The encouraging part -- the righteousness of the scribes and the Pharisees are the
bottom line. If you have ever watched the biggest loser you know there is the yellow line that if you fall below that you are out. So we can say the Pharisees are the yellow line. But, listen to this from Matt. 5:19, “Therefore whoever relaxes one of the least of these commandments and teaches others to do the same will be called least in the Kingdom of heaven.” They are still in. That sounds encouraging. But, are we to strive to be the least? There truly is a wideness in God’s mercy. But, opting to sit on the yellow line is not God’s intent for us.

In the Sermon on the mount we hear tensions between how we run our human
kingdoms and God’s kingdom, it is all very counterintuitive. Jesus puts forth a challenge to raise our moral, ethical and spiritual standards; to deepen them and fulfill them. He moves us from practicing external conformity of religious practice (the Pharisees) to the internal change of heart, mind, and soul which moves us into a living faith. We start getting our toe into the kingdom.

What does Jesus call us to do: briefly: 1) be poor in spirit, 2) be meek, 3) hunger
and thirst for true righteousness, 4) be merciful, 5) be salt and light in the world, 6) do not hate or indulge in anger, instead seek to reconcile, 7) do not lust or be sexually unfaithful in your heart, 8) to not seek revenge but find creative and nonviolent ways to overcome evil, 9) love your enemies, 10) be generous, 11) not judge, and 12) not worry. Faith is to be lived 24-7.

Perhaps the hardest part for Americans overall are the statements throughout the
Gospel that address wealth and greed. If we think of our collective behavior in America and how our lives revolve around status, wealth, and consumption then we should not be surprised by the recession we are in. The real kicker here is that the rich continue to get rich while the least and the last get even less.
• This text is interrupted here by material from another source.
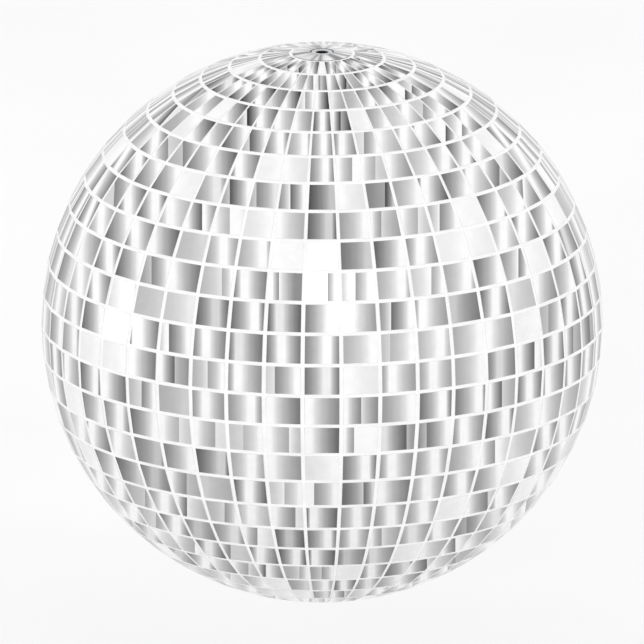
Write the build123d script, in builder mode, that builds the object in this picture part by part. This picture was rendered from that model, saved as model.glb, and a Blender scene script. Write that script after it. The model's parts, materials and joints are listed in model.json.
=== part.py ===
from build123d import *

import os
from math import cos, degrees, hypot, radians, sin, sqrt

# A 300 mm stage mirror ball that hangs from a flush M8 socket and turns on a thrust
# bearing hidden in its top.  The origin is the centre of the ball and +Z is the axis
# that it hangs and turns on.  All sizes are in millimetres.

# ---- mirror tiles ------------------------------------------------------------------
ball_diameter = 300.0  # over the corners of the tiles
columns = 45  # tiles round each row
rows = 28  # bands of latitude from pole to pole, the two polar caps included
tile_thickness = 2.0
row_gap = 1.8  # width of the joint between two rows
column_gap_share = 0.1  # share of a column that is joint, the same in every row

# ---- bed and core ------------------------------------------------------------------
adhesive_film = 0.1
bed_thickness = 1.4
core_wall = 2.5
polar_opening_radius = 15.2  # hole through bed and core at either pole

# ---- joint band at the equator -----------------------------------------------------
band_wall = 1.5
band_half_height = 14.0
band_fit = 0.05
band_rivets = 12
band_rivet_height = -7.0  # the rivets hold the band in the lower half only

# ---- rivets ------------------------------------------------------------------------
rivet_radius = 2.0
rivet_head_radius = 3.5
rivet_head_height = 1.2
hole_fit = 0.05  # radial room round rivets, screws and the tie rod
flush_depth = 0.3  # how far the set end of a rivet stays under the surface

# ---- load plates -------------------------------------------------------------------
plate_radius = 34.0
plate_face = 135.0  # height of the flat inner face of either plate
plate_rivets = 8
plate_rivet_circle = 30.0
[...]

So where is the kingdom? Matthew 3:2, 4:17, 10:7 says the kingdom is at hand.
Luke 17:21 says “The Kingdom of God is within you.” St. Catherine of Siena understood
it in the 13 hundreds when she is quoted as saying: “The path to heaven lies through
heaven, and all the way to heaven is heaven.”

Sometimes the kingdom of God starts very small within us- small as a mustard
seed. Sometimes the Kingdom of God is seen when God’s Spirit grabs hold of us and
brings us back when we have gone astray. Perhaps the kingdom is that joyful, peaceful
place in God’s presence and is experienced so fully that all who are there gladly do God’s will. I think of Mother Teresa of Calcutta. It can refer to time as well as a place, a when as well as a where, perhaps our life after life.

Brian McLaren writes: “If Jesus was right, if the Kingdom of God has come and is
coming the many ways described, if we do indeed have the choice today and every day to seek it, enter it, receive it, live it as citizens of it, invest in it even suffer and sacrifice for it then today our future hangs in the balance no less than it did for Jesus’ original hearers in AD 30.” It is always about choice. We can seek to live the moral, ethical life Jesus put forth in the name of God or we choose our human way.

Sometimes I know I have a foot firmly in the kingdom and other times it is only a
toe. Sometimes the cares of the world makes me blind or deaf to kingdom’s call. The
Kingdom is where we live and move and have our being. It is here, it is now, it is
wherever you go. We are called to live it 24- 7.